Wednesday, July 2, 2008

Shtetl in Brooklyn

I am originally from the "New World" and have spent time on the West Coast of the United States which has always felt familiar. In fact many artists and graduate students choose schools out there because, regardless of the smog, the air feels the same in Los Angeles, San Diego, and San Francisco - as Sydney and Auckland. And I am sure that if I lived further south in Europe I would have maintained a sense of myself as a new worlder. As it is I am happily bereft of company in Lithuania so have become a 'Northerner' instead.

To me, and this is the legend of the American frontier and "going-west-young man", the new world has always been about possibilities and the potentiality of new modes of living: imbued with the revolutionary spirit - of liberty, equality, and fraternity. as the new world societies advance the space for democratic and egalitarian will is diminishing but one can still encounter its ghosts in the new world's colonies. (Even Hollywood is producer of an art-for-the-people).

My encounters with New York, however, pitch it back in time. She is Old beyond her years. Traversing Brooklyn last night, traveling from Williamsburg to Crown Heights I found myself cruising through a shtetl. On its fringes there was a multicultural mix of pedestrians and residents sitting on their stoops. But at its heart only people wearing Jewish costume moved. And the streets and houses became more decrepit as the signs changed from the Roman to Hebrew alphabet. This arrangement of signifiers was oppressive, to me, as it replicated the order and appearance of the European 'ghettos' I have seen, experienced, and researched in photographs and writing.

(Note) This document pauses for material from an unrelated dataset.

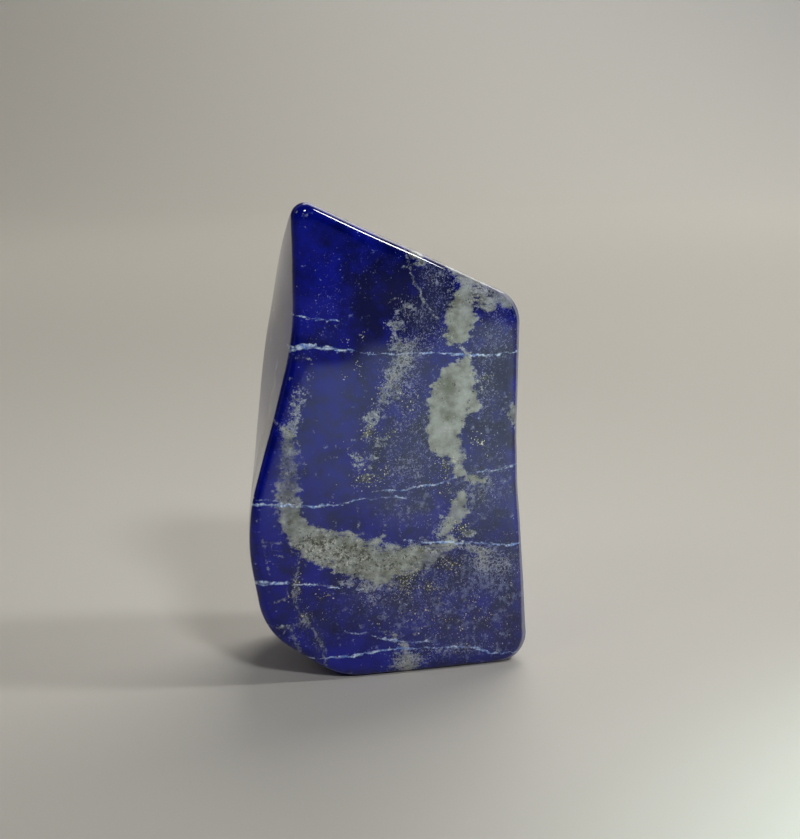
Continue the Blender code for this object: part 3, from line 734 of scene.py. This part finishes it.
    # calcite, with a border that is soft in places and feathered in others
    smooth_edged = mask(tree, 5.15, 5.85, [
        (1.0, mark["calcite"]), (3.0, patchy), (2.4, middling), (2.6, feather), (1.8, fine), (1.2, grit),
    ], 0.95)
    feathered = mask(tree, 7.6, 8.9, [
        (1.0, mark["calcite"]), (3.2, patchy), (6.0, feather), (3.0, fine), (3.6, grit),
    ], 0.95)
    calcite = lay(tree, smooth_edged, feathered, mark["grainy"])
    solid = add(tree, "ShaderNodeMath", {0: mark["thin"], 1: -0.6, 2: 1.0}, operation="MULTIPLY_ADD")
    calcite = add(tree, "ShaderNodeMath", {0: calcite, 1: solid}, operation="MULTIPLY")
    tone = mask(tree, 0.70, 1.45, [
        (0.9, patchy), (0.9, middling), (0.3, feather), (0.3, mark["pale"]),
    ])
    calcite_colour = lay(tree, linear(colours.calcite_shade_hex), linear(colours.calcite_hex), tone)
    bright_grain = mask(tree, 0.86, 0.94, [
        (1.0, dust), (0.4, feather), (0.06, mark["pale"]), (0.11, mark["grainy"]),
    ], 0.75)
    calcite_colour = lay(tree, calcite_colour, linear(colours.calcite_light_hex), bright_grain)
    dark_grain = mask(tree, 0.86, 0.94, [
        (1.0, grit), (0.4, feather), (-0.10, mark["pale"]), (0.12, mark["grainy"]),
    ], 0.8)
    calcite_colour = lay(tree, calcite_colour, linear(colours.calcite_dark_hex), dark_grain)
    colour = lay(tree, colour, calcite_colour, calcite)

    # the right edge: a painted reflection, grey lavender laid over the colour and broken up by grit
    painted_edge_reflection = mask(tree, 0.55, 1.20, [(0.9, mark["edge"]), (0.6, grit)], 0.75)
    colour = lay(tree, colour, linear(colours.edge_reflection_hex), painted_edge_reflection)

    # veins: a line that wanders, broken up by grain, for each kind's graininess, strength, grain and colours
    clear = mask(tree, 0.40, 0.60, [(1.0, fine)])
    white = colours.vein_shade_hex, colours.vein_hex
    cream = colours.haze_shade_hex, colours.crack_hex
    kinds = (
        ("level", 0.9, 1.0, fibre, white), ("slanted", 1.6, 0.62, grit, cream),
        ("second", 1.1, 0.85, fibre, white), ("faint", 1.6, 0.38, grit, cream),
    )
    for i, (name, graininess, top, grain, (dull_hex, clear_hex)) in enumerate(kinds):
        offset = add(tree, "ShaderNodeAttribute", output="Fac", attribute_name="vein_" + name)
        width = add(tree, "ShaderNodeAttribute", output="Fac", attribute_name="width_" + name)
        wander = noise(2.2, 4.0, 0.7, 70.0 + 9.0 * i)
        wander = add(tree, "ShaderNodeMath", {0: wander, 1: 0.5}, operation="SUBTRACT")
        offset = add(tree, "ShaderNodeMath", {0: wander, 1: 1.8, 2: offset}, operation="MULTIPLY_ADD")
        jitter = add(tree, "ShaderNodeMath", {0: dust, 1: 0.5}, operation="SUBTRACT")
        offset = add(tree, "ShaderNodeMath", {0: jitter, 1: graininess, 2: offset}, operation="MULTIPLY_ADD")
        offset = add(tree, "ShaderNodeMath", {0: offset}, operation="ABSOLUTE")
        strength = noise(2.6, 3.0, 0.75, 90.0 + 7.0 * i)
        drawn = add(tree, "ShaderNodeMath", {0: width, 1: 0.04}, operation="GREATER_THAN")
        line = mask(tree, 0.38 + 0.5 * graininess, 0.66 + 0.5 * graininess, [
            (0.8, width), (-1.0, offset), (0.9, strength), (graininess, grain),
        ], top)
        line = add(tree, "ShaderNodeMath", {0: line, 1: drawn}, operation="MULTIPLY")
        streaks = mask(tree, 0.40, 0.54, [(1.0, grain)], 0.6)
        streaks = add(tree, "ShaderNodeMath", {0: streaks, 1: 0.4}, operation="ADD")
        line = add(tree, "ShaderNodeMath", {0: line, 1: streaks}, operation="MULTIPLY")
        line_colour = lay(tree, linear(dull_hex), linear(clear_hex), clear)
        colour = lay(tree, colour, line_colour, line)

    # pyrite grains, the only metal; their pale and dull colours are partly fresh and tarnished pyrite and
    # partly a painted highlight on the grains that catch the light
    few = add(tree, "ShaderNodeMath", {0: mark["pyrite"], 1: 0.6}, operation="MULTIPLY")
    gold = add(tree, "ShaderNodeMath", {
        0: grains(0.42, 0.08, 0.18, mark["pyrite"]), 1: grains(1.0, 0.12, 0.28, few),
    }, operation="MAXIMUM")
    sparkle_share = mask(tree, 0.40, 0.62, [(1.0, grit)])
    gold_colour = lay(tree, linear(colours.pyrite_tarnish_and_shade_hex), linear(colours.pyrite_fresh_and_glint_hex), sparkle_share)
    colour = lay(tree, colour, gold_colour, gold)

    # calcite is softer than lazurite, so the polish leaves it duller and slightly pitted
    roughness = add(tree, "ShaderNodeMath", {0: calcite, 1: 0.07, 2: 0.045}, operation="MULTIPLY_ADD")
    roughness = add(tree, "ShaderNodeMath", {0: gold, 1: 0.3, 2: roughness}, operation="MULTIPLY_ADD")
    roughness = add(tree, "ShaderNodeMath", {
        0: mark["satin"], 1: 0.08, 2: roughness,
    }, operation="MULTIPLY_ADD")
    relief = add(tree, "ShaderNodeMath", {0: calcite, 1: grit}, operation="MULTIPLY")
    bump = add(tree, "ShaderNodeBump", {
        "Strength": 0.25, "Distance": 0.02 * MM, "Height": relief,
    }, output="Normal")
    shader = add(tree, "ShaderNodeBsdfPrincipled", {
        "Base Color": colour, "Metallic": gold, "Roughness": roughness, "IOR": 1.5, "Normal": bump,
    })
    output = tree.nodes.new("ShaderNodeOutputMaterial")
    tree.links.new(shader, output.inputs["Surface"])
    return material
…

The shtetl like shabbiness felt like a deliberate denial of the possibilities that America offered her people in the late-19th and early-20th centuries; the Brave New World. This living in the past [a clinical nostalgia] evokes a poverty of imagination an unwillingness to embrace the positive empowerment of the erasure of emigration (that energized Sholem Aleichem's peripatetic Tevye): while summoning the horror of the material erasures of last century.

America - in the new world - is the land of self-invention. And to 'dwell' here is to rest inside the dream of possibility - of which New York is the capital. To deny the dream is to deny the kernel of American life (that even reactionary regime cannot harm) and to deny its historical destiny - and embody its death.